Full-year 2026 capacity growth was tightened to approximately +2%, the low end of the prior 2%–3% range. Net capital expenditures are projected at $3.0–$3.5 billion, covering aircraft-related spending, technology, and facility investments. Southwest expects to receive 66 Boeing 737-8 aircraft and retire approximately 60 aircraft in 2026.
The balance sheet provides a meaningful cushion. Southwest ended Q1 with $3.3 billion in cash and equivalents, a $1.5 billion undrawn revolving credit facility, and $16.5 billion in net book value of unencumbered aircraft and related assets. Adjusted leverage stood at 2.2x.
The primary risk to the $4.00 target is fuel. The company must sustain the double-digit RASM growth it has demonstrated in Q1 and second-quarter guidance — in addition to the ongoing transformation benefits from premium product adoption and managed business gains — to offset what is now a materially higher fuel cost structure. Demand elasticity from fare increases, the durability of business travel, and any further geopolitical disruption to fuel markets are the most significant variables investors should watch.
Key Signals for Investors
Q1 2026 net income of $227 million versus a net loss of $149 million in Q1 2025 confirms the transformation is producing real financial results, not just operating metrics.

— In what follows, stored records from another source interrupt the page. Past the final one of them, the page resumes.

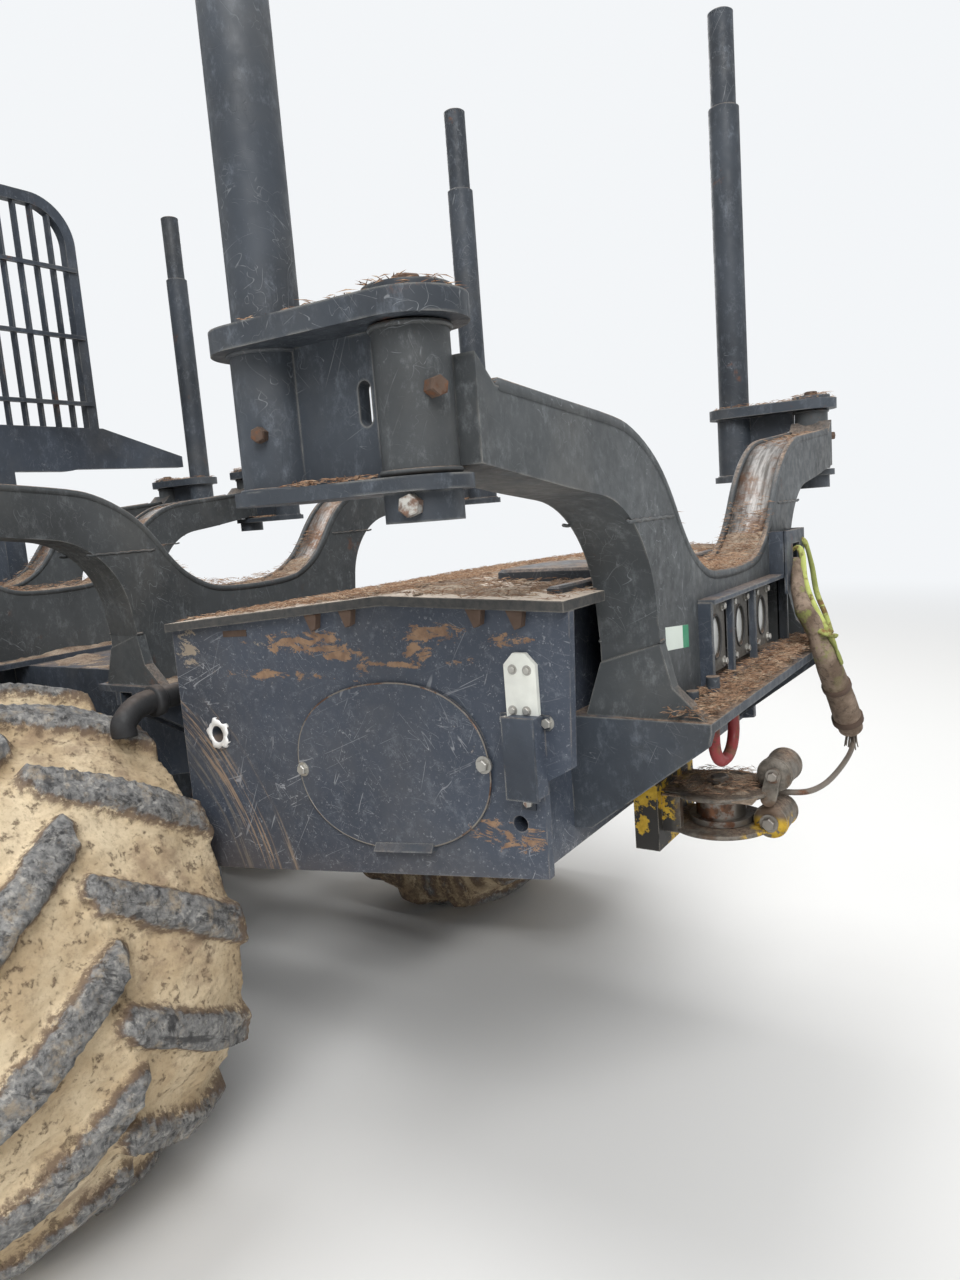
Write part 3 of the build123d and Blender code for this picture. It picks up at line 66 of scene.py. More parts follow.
# Sizes shared with the part's source, in metres
BUNK_X = (-4.440, -2.846, -1.720, -1.120)
BUNK_REACH = (1, -1, -1, -1)
BUNK_DEPTH = 0.127
HUB_SET = 0.072
SIDES = ((1, "left"), (-1, "right"))
BRACKET_SPAN = 0.257
PIVOT_Y = 1.105
SEAT_Z = 1.245
DECK_Z = 1.225
TRACK_Y = 1.065
AXLE_Z = 0.66889
LUGS = 14
BOX_SIDE_Y = 0.680
HOLE = (-3.391, 1.191)
SLEW_X = 0.060
BOGIES = (("rear", -2.090), ("front", 2.760))
COVER_MIDDLE = (-3.908, 1.158)
COVER_TILT = radians(7)
SHEAVE = (-4.410, 0.080)
ROLLERS = ((-4.542, 1.030), (-4.530, 0.918))
WHEELS = [
    (end + "_" + side + "_" + place, x, 1 if side == "left" else -1)
    for end, axles in (("rear", (-2.840, -1.340)), ("front", (2.010, 3.510)))
    for place, x in zip(("trailing", "leading"), axles)
    for side in ("left", "right")
]


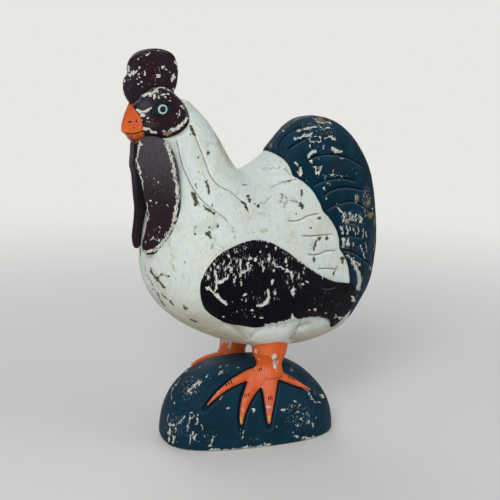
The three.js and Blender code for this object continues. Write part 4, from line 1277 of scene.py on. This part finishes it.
WING_STRIPS = [
    (2.2, 267.6, 291, 269, 297, 267.2, 301.4), (2.8, 266.6, 301.6, 262.5, 304.4, 258.6, 305.4),
    (2, 216, 272, 216.8, 280, 214.6, 291), (2.8, 218, 282.4, 222, 281, 226.4, 279.6),
    (1.8, 206.6, 287.6, 211, 291, 216, 294), (2.8, 216.5, 294.5, 221, 299.5, 226, 303.6),
    (1.1, 240.3, 259, 240.8, 272, 240, 285.5), (1.1, 240.4, 273.6, 245, 271.6),
    (4.4, 266, 325.8, 276, 325, 286, 323.2, 296, 321.4, 308, 319.6, 318, 318), (2, 292.9, 314, 293.2, 320),
    (1.3, 353, 297, 356, 303), (0.9, 336, 314, 341, 318, 346, 316), (0.8, 230, 262, 229.6, 274),
    (0.9, 248, 262, 247.6, 271), (0.9, 262.6, 262, 263, 272), (0.8, 285.6, 258, 286, 266),
    (1.2, 278, 266.6, 285, 268.4, 291, 272.6),
]
WING_TOP = (
    206, 262, 214, 254.5, 223, 249, 230, 245.5, 238, 242, 246, 240.3, 254, 239.5, 262, 240, 270, 241.5, 278,
    244.5, 285, 249, 291, 253, 297, 258, 302, 263, 309, 267, 315, 271, 322, 276,
)
TAIL_CHIPS = [
    (283.8, 130.4, 3.5, 1, -30), (329, 134, 2.6, 1.4), (310.2, 145.3, 2.6, 2, 60),
    (323.7, 146.5, 4.5, 1, 80), (310.9, 161.4, 4.5, 3, 20), (341.4, 158.4, 4, 1.3),
    (296.3, 163.9, 6, 2, 50), (303.5, 165.5, 3, 1, -60), (300.8, 171.9, 9, 4.4, 78),
    (306.7, 179, 3.4, 1.2, 60), (325.2, 176.7, 4, 1.3, 90), (332.4, 174.3, 2, 3), (336.5, 175.1, 1.4, 2),
    (341.3, 175.6, 1.4, 1.6), (346.1, 175.4, 1.6, 1.2), (323.6, 188.8, 5.5, 2, 60), (328.4, 184, 6, 2, -20),
    (327.8, 198.4, 5.5, 1.8, 75), (335.7, 202.8, 3, 1.2), (326, 204.4, 2.4, 1, 60), (347, 242, 6, 2.2, 85),
    (354, 258, 1.6, 1.2), (369.8, 268.5, 5, 1.4, 100), (353.8, 301.2, 3, 2), (333, 170, 1.2, 2),
    (345, 170.5, 1.2, 1.2), (353, 169, 1.2, 1.6), (356.5, 174, 1.2, 2), (343, 165, 1.4, 1),
    (366, 216, 2.4, 2), (372, 209, 1.4, 3), (318, 158.6, 1.4, 1), (345.4, 191.5, 1.4, 1),
]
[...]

RASM accelerated to +11.2% year-over-year, and second-quarter guidance implies +16.5%–18.5% — the pace needed to offset fuel is steep, but the trajectory is moving in the right direction.
The $4.00 full-year EPS target is now a fuel-price wager: at the Q2 forward curve of $4.10–$4.15 per gallon, Southwest needs the rest of 2026 to deliver fuel relief or further revenue outperformance; without one or the other, consensus estimates will move below $4.00.
The unhedged fuel position means any additional geopolitical disruption flows directly to the bottom line — investors should treat the full-year EPS target as a range, not a commitment.
Strong cash generation ($1.4 billion operating cash flow, 2.2x leverage) and a record loyalty program trajectory provide a financial and competitive floor for a company navigating a structurally shifting cost environment.